AIM OF THE TASK - Copy out the listing exactly.

DATASET EXTRACT -

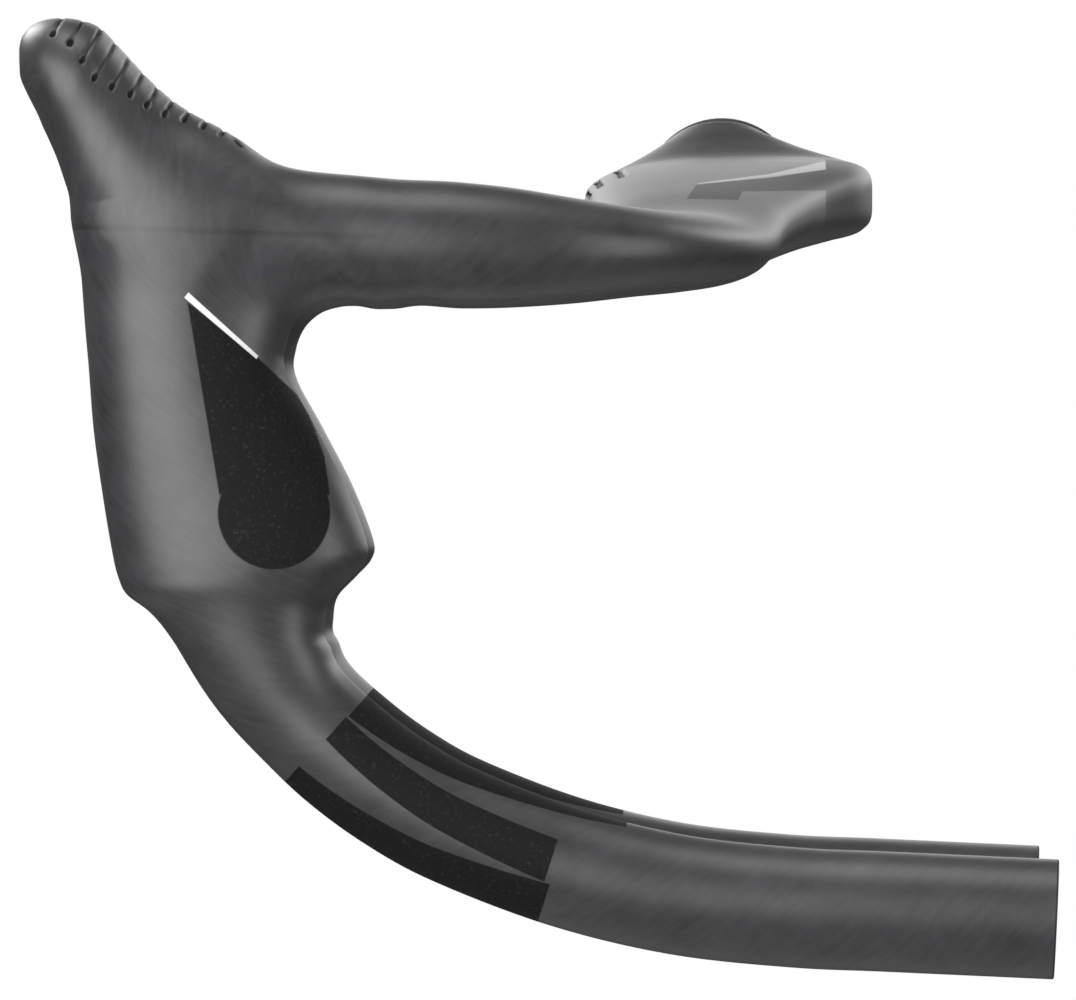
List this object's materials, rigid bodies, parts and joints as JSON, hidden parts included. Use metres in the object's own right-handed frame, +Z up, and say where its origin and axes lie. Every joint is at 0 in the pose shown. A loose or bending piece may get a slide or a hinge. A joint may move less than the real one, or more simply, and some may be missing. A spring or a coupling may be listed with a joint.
{
  "type": "track handlebar",
  "caption": "One-piece drop handlebar for a track bicycle: wing-shaped tops, moulded hoods with a grooved horn, and round hooks with short straight grips.",
  "frame": {"origin": "middle of the stem clamp land, on its axis", "axes": "+Z up, -X toward the front of the bicycle, -Y toward the rider's left hand"},
  "size_m": [0.2058, 0.4024, 0.1903],
  "materials": {
    "fibre_shell": null
  },
  "bodies": {
    "root": {"handlebar": "fibre_shell"}
  },
  "joints": []
}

ANSWER TO THE PROBLEM -
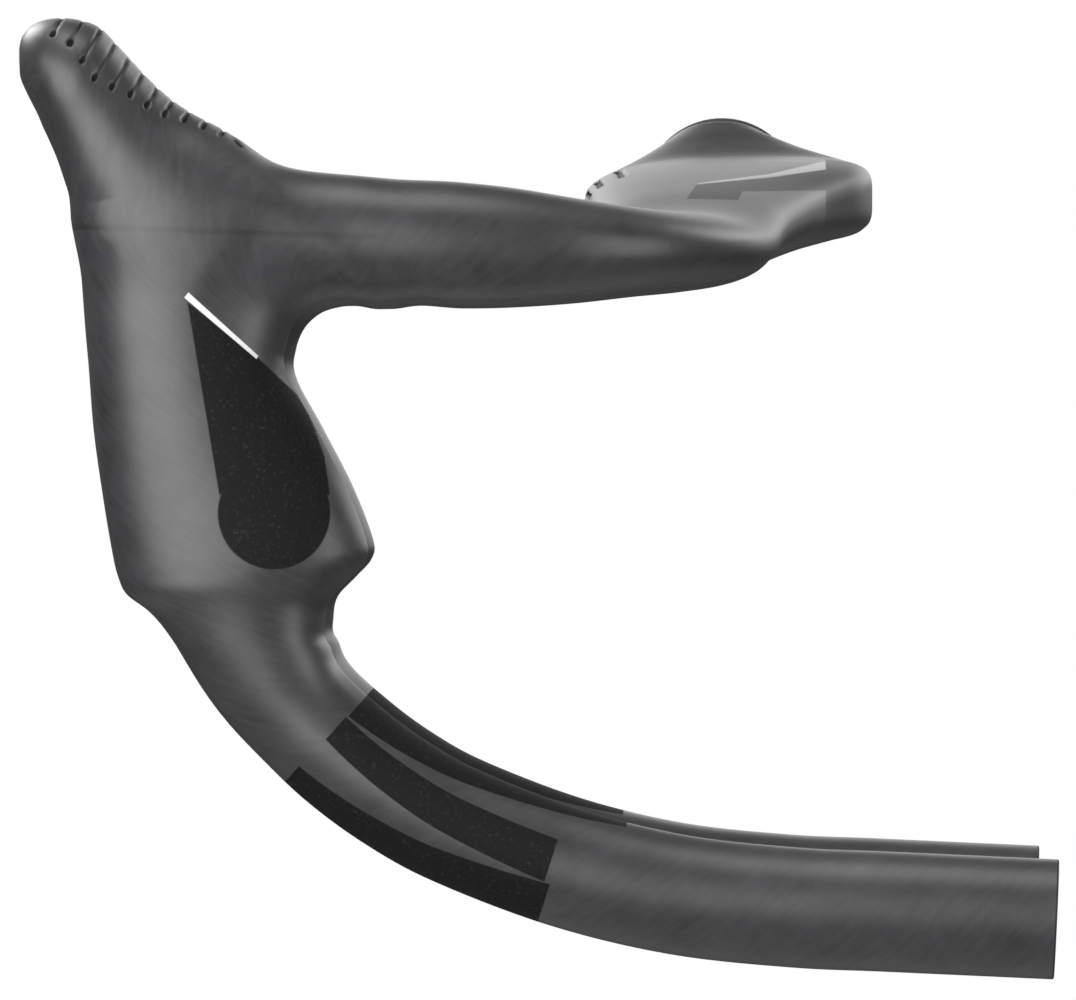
List this object's materials, rigid bodies, parts and joints as JSON, hidden parts included. Use metres in the object's own right-handed frame, +Z up, and say where its origin and axes lie. Every joint is at 0 in the pose shown. A loose or bending piece may get a slide or a hinge. A joint may move less than the real one, or more simply, and some may be missing. A spring or a coupling may be listed with a joint.
{
  "type": "track handlebar",
  "caption": "One-piece drop handlebar for a track bicycle: wing-shaped tops, moulded hoods with a grooved horn, and round hooks with short straight grips.",
  "frame": {"origin": "middle of the stem clamp land, on its axis", "axes": "+Z up, -X toward the front of the bicycle, -Y toward the rider's left hand"},
  "size_m": [0.2058, 0.4024, 0.1903],
  "materials": {
    "fibre_shell": null
  },
  "bodies": {
    "root": {"handlebar": "fibre_shell"}
  },
  "joints": []
}